Despite operational viability, multiple open challenges remain:

Coverage and Throughput: Single-UAV systems are area and time limited; swarm deployment, fast trajectories, and hybrid ground-air teams are essential for large/distributed search (Albanese et al., 2020, Schedl et al., 2021).
Perception Robustness: Performance degrades with smoke, rain, debris, and NLoS. Fusing thermal, radar, and audio increases resilience; sensor calibration and online model updates are needed for new environments (Papyan et al., 2024, Surmann et al., 2023).
Resource Constraints: Real-time embedded AI requires model quantization, pruning, and adaptive inference to run on low-power SoC platforms; task offloading and scheduling balance bandwidth, latency, and compute (Queralta et al., 2020).
Human Interaction: Effective mixed-initiative and trust calibration (e.g., context-aware anthropomorphism) are critical for safe and effective victim engagement and operator control (Ramezani et al., 2024).
Scalability and Regulation: Scaling to large areas, non-line-of-sight, and multiple victims exposes challenges in communication, coordination (e.g. multi-UAV consensus), and regulatory compliance (BVLOS, airspace integration) (Cangan et al., 2020).

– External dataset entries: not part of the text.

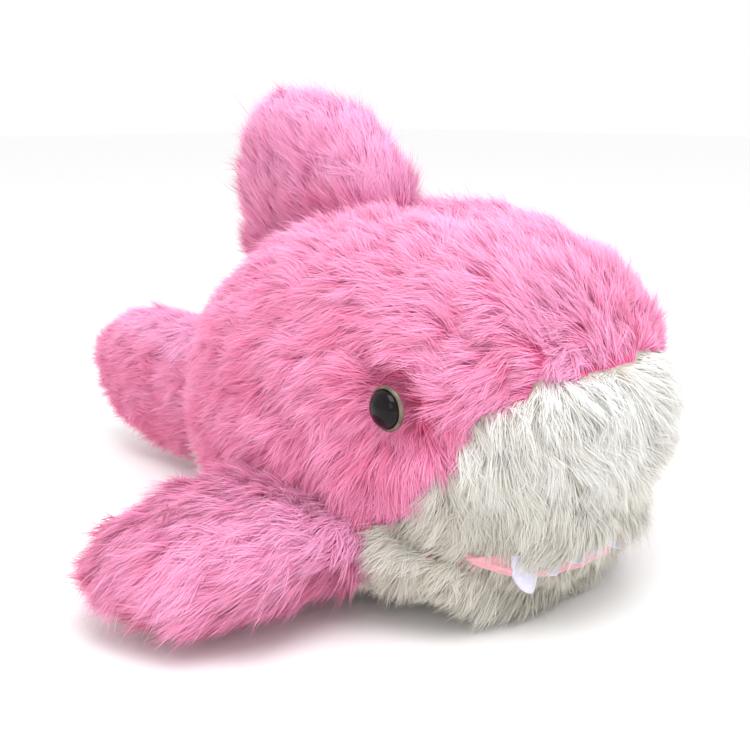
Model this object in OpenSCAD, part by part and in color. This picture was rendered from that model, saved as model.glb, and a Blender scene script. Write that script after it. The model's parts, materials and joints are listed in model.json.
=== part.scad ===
// Plush shark: a long-pile toy lying on its belly, with a dorsal fin, two
// pectoral fins and a tail fin sewn on at their roots.
// Millimetres. +X is the nose, +Y the shark's left side, +Z up, the floor at 0.

/* [Body] */
// Length of the body from the rump to the tip of the nose
body_length = 244; // [200:1:300]
// Width of the body where it is widest
body_width = 162; // [130:1:200]
// Height of the back above the floor
body_height = 148; // [120:1:180]
// Height of the tip of the nose
nose_height = 78; // [68:1:90]
// Height of the middle of the rump
rump_height = 48; // [40:1:58]
// Height of the seam between the sides and the belly
side_seam_height = 24; // [20:1:30]
// Pile and backing together, over the body
pile = 8; // [6:0.5:10]
// Gap left along a sewn seam
seam_gap = 0.4; // [0.2:0.1:0.6]
// Gap between two layers that lie on each other
layer_gap = 0.3; // [0.2:0.1:0.5]

/* [Mouth] */
// How far the mouth corners lie behind the tip of the nose
mouth_depth = 54; // [46:1:62]
// Height of the mouth corners
mouth_corner_height = 42; // [38:1:50]
// How far the chin stands back from the tip of the nose
chin_setback = 23; // [19:1:28]
// Height of the lower lip at the front of the chin
lower_lip_height = 22; // [18:1:26]
// Height of the upper lip's edge under the nose
upper_lip_height = 31; // [28:1:36]
// Thickness of the lining cloth
lining = 1.6; // [1:0.2:2.4]
// Number of felt teeth
tooth_count = 6; // [4:1:7]
// Width of one tooth at its root
tooth_width = 10; // [7:0.5:12]
// Drop of one tooth from root to point
tooth_drop = 13; // [8:0.5:15]
// Thickness of the felt
felt = 1.6; // [1:0.2:2.4]

/* [Eyes] */
// Width of the black pupil dome
pupil_width = 13; // [10:0.5:15]
// Width of the ring round the pupil
eye_ring_width = 15.6; // [13:0.2:18]
// Height of the pupil dome above its ring's back
eye_dome = 6; // [4:0.5:8]
// How far behind the tip of the nose the eyes sit
eye_setback = 55; // [50:1:62]
// Height of the eyes
eye_height = 86; // [80:1:92]
// How deep the eyes are pulled into the pile
eye_sink = 5; // [3:0.5:6]
// Thickness of the shank that holds an eye
shank_width = 4; // [3:0.5:5]
// Width of the washer that locks an eye inside
washer_width = 16; // [12:1:20]
// Thickness of that washer
washer_thick = 2; // [1.5:0.5:3]

/* [Pectoral fins] */
// Width over both pectoral fins
fin_span = 282; // [250:1:320]
// Length of a pectoral fin along the body
pectoral_chord = 84; // [68:1:100]
// Thickness of a pectoral fin
pectoral_thick = 46; // [38:1:52]
// How far behind the nose the middle of a fin's root sits
pectoral_setback = 108; // [100:1:124]
// Height of a pectoral fin's root seam
pectoral_height = 36; // [32:1:42]
// How far the tip of a pectoral fin hangs below its root
pectoral_droop = 15; // [10:1:18]
// How far the tip of a pectoral fin is swept back
pectoral_sweep = 14; // [6:1:24]

/* [Dorsal fin] */
// Height of the dorsal fin's top above the floor
dorsal_top = 187; // [178:1:212]
// Length of the dorsal fin along the back
dorsal_chord = 99; // [82:1:116]
// Thickness of the dorsal fin
dorsal_thick = 42; // [34:1:50]
// How far behind the nose the middle of the dorsal fin sits
dorsal_setback = 167; // [154:1:180]
// How far the top of the dorsal fin leans back
dorsal_lean = 10; // [2:1:16]

/* [Tail fin] */
// Length of the tail fin behind the rump
tail_length = 112; // [92:1:132]
// Height of the tail fin
tail_chord = 84; // [68:1:88]
// Thickness of the tail fin
tail_thick = 38; // [30:1:46]
// Height of the middle of the tail fin
tail_height = 42; // [42:1:52]
// How much higher the end of the tail fin is
tail_rise = 4; // [2:1:12]

/* [Fins, shared] */
// Pile and backing together, over a fin
fin_pile = 6; // [4:0.5:8]
// Gap between a fin's root and the body
root_gap = 0.8; // [0.6:0.1:1.2]

/* [Hidden] */

LEFT = 1;
RIGHT = -1;
TOP = 1;
UNDER = -1;
PINK = [0.95, 0.52, 0.72];
WHITE = [0.96, 0.95, 0.93];
STUFFING = [0.9, 0.9, 0.92];

// Where along the body each outline is fullest, as a share of its length
WIDEST = 0.565;
HIGHEST = 0.463;
DEEPEST = 0.5;
// How each outline rounds off, from its fullest place to the rump and to the
// nose: a higher first number stays full for longer, a higher second ends blunter
SIDE_TO_RUMP = [1.65, 1.8];
SIDE_TO_NOSE = [2.6, 2];
BACK_TO_RUMP = [1.8, 1.8];
BACK_TO_NOSE = [2, 2];
BELLY_TO_RUMP = [5, 2];
BELLY_TO_CHIN = [3.7, 2];
// How boxy a cross-section is: 2 is an ellipse
BODY_SQUARENESS = 2.25;
BELLY_SQUARENESS = 2.7;
CHIN_SQUARENESS = 1.9;
// How much narrower the muzzle is underneath than at its middle, as a share
JOWL_TAPER = 0.34;
// How far the rounded underside would reach below the floor, pressed flat
PRESSED_FLAT = 6;
// How far behind the tip of the nose the brow seam crosses it
BROW_SETBACK = 5;
// Lengths over which the side seam rises to the mouth corner and to the rump
CHEEK_RUN = 50;
RUMP_RUN = 40;
// How far behind the mouth corners the mouth ends, and how steep its back is
THROAT_DEPTH = 26;
THROAT_RUN = 12;
// How close to a round end the panels and the stuffing come, as a share
END = 0.0006;

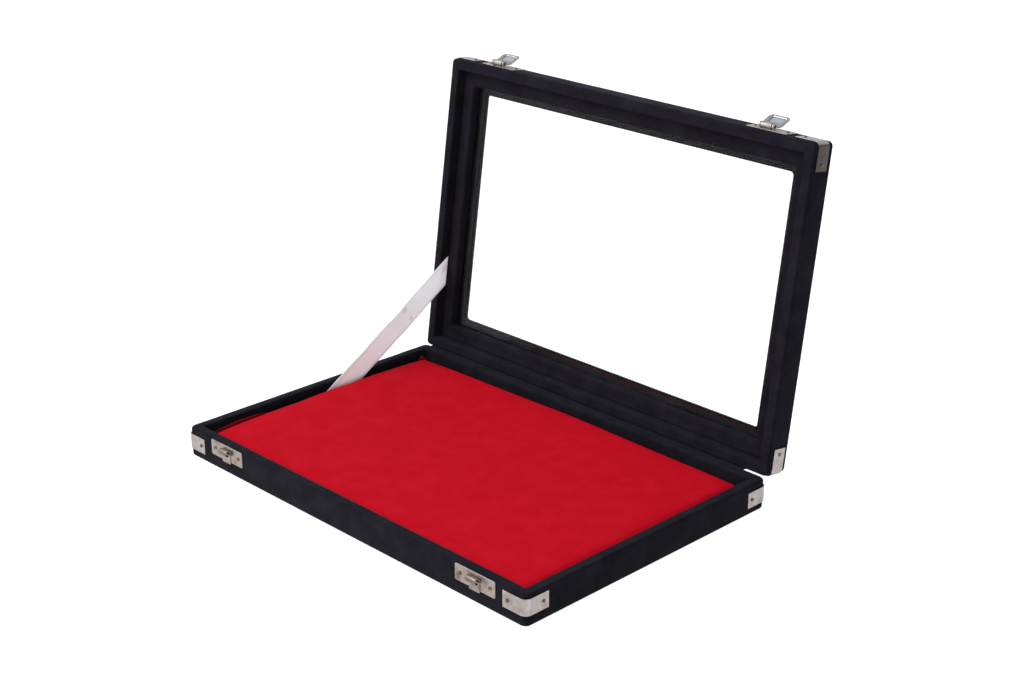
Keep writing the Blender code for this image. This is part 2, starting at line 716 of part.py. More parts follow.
def add_ribbon(satin):
    """A flat ribbon beside the left walls, from behind the pad's edge up to the lid's glass bead."""
    foot = Vector((HINGE.y - RIBBON_FOOT_FROM_HINGE, TRAY_FLOOR + RIBBON_FOOT_RISE))
    top = Vector(opened(-RIBBON_TOP_FROM_HINGE, BEAD_LOW - FIT_GAP - HINGE.z))
    along = (top - foot).normalized()
    level = Vector((RIBBON_WIDTH / 2 / along.y, 0))
    lid_slope = Vector(opened(-1, 0)) - Vector(opened(0, 0))
    rise = lid_slope * (RIBBON_WIDTH / 2 / abs(along.cross(lid_slope)))
    outline = [tuple(p) for p in (foot - level, foot + level, top - rise, top + rise)]
    low = -HALF_LENGTH + WALL + FIT_GAP
    add_object("ribbon_stay", prism(outline, low, low + RIBBON, side_frame()), satin)


# The whole case ------------------------------------------------------------------------------------

def build():
    clear_scene()
    wood = make_material("wood", (0.42, 0.27, 0.15), 0.7)
    hardboard = make_material("hardboard", (0.20, 0.12, 0.07), 0.8)
    velvet = make_material("black_velvet", (0.010, 0.011, 0.016), 0.95)
    paper = make_material("black_paper", (0.02, 0.02, 0.022), 0.8)
    card = make_material("grey_card", (0.32, 0.30, 0.27), 0.9)
    foam = make_material("foam", (0.75, 0.72, 0.62), 0.9)
    red = make_material("red_velvet", (0.50, 0.006, 0.015), 0.9)
    glass = make_material("glass", (0.9, 0.95, 0.93), 0.05)
    tin = make_material("tinned_sheet", (0.42, 0.38, 0.35), 0.35, 1.0)
    brass = make_material("brass", (0.42, 0.27, 0.10), 0.4, 1.0)
    satin = make_material("white_satin", (0.75, 0.72, 0.74), 0.4)

    lid_pivot = make_pivot("lid_pivot", HINGE, -OPEN_ANGLE)
    catch_nail_height = (CATCH_LOW + CATCH_TOP) / 2
    hasp_nail_height = LID_FLOOR + HASP_PLATE_RISE + HASP_PLATE_HEIGHT / 2
    base_straps = strap_nail_spots(0, BASE_STRAP_HEIGHTS)
    lid_straps = strap_nail_spots(LID_FLOOR, LID_STRAP_HEIGHTS)
    catch_nails = plate_nail_spots(catch_nail_height)
    hasp_nails = plate_nail_spots(hasp_nail_height)
    base_spots = [spot[1:] for spot in base_straps + catch_nails]
    lid_spots = [spot[1:] for spot in lid_straps + hasp_nails]
    base_holes = make_cutter("base_nail_holes", nail_holes(base_spots))
    lid_holes = make_cutter("lid_nail_holes", nail_holes(lid_spots), lid_pivot)

    add_base(wood, hardboard, velvet, paper, base_holes)
    add_lid(wood, hardboard, velvet, glass, lid_pivot, lid_holes)
    add_pad(card, foam, red)
    add_straps("base", 0, BASE_STRAP_HEIGHTS, tin, None, base_holes)
    add_straps("lid", LID_FLOOR, LID_STRAP_HEIGHTS, tin, lid_pivot, lid_holes)
    add_clasps(tin, lid_pivot, base_holes, lid_holes)
    for prefix, spots, pivot in (
        ("base_strap_nail", base_straps, None),
        ("catch_nail", catch_nails, None),
        ("lid_strap_nail", lid_straps, lid_pivot),
        ("hasp_nail", hasp_nails, lid_pivot),
    ):
        for name, place, outward in spots:
            add_object(f"{prefix}_{name}", nail(place, outward), brass, pivot)
    add_hinge_cloth(velvet)
    add_ribbon(satin)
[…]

Algorithmic Directions: Reinforcement learning with dynamic reward shaping (AHP), coordinated multi-agent RL (PPO-R), and federated or unsupervised adaptation across heterogeneous fleets are leading directions; improvements in data-efficient domain adaptation and explainable AI for operator advisement remain open (Mendoza et al., 27 Oct 2025).

Significant advances in multimodal sensing, model-based planning, and human–AI teaming continue to drive progress toward scalable, robust AI-based drone rescue solutions supporting first responders in increasingly challenging environments.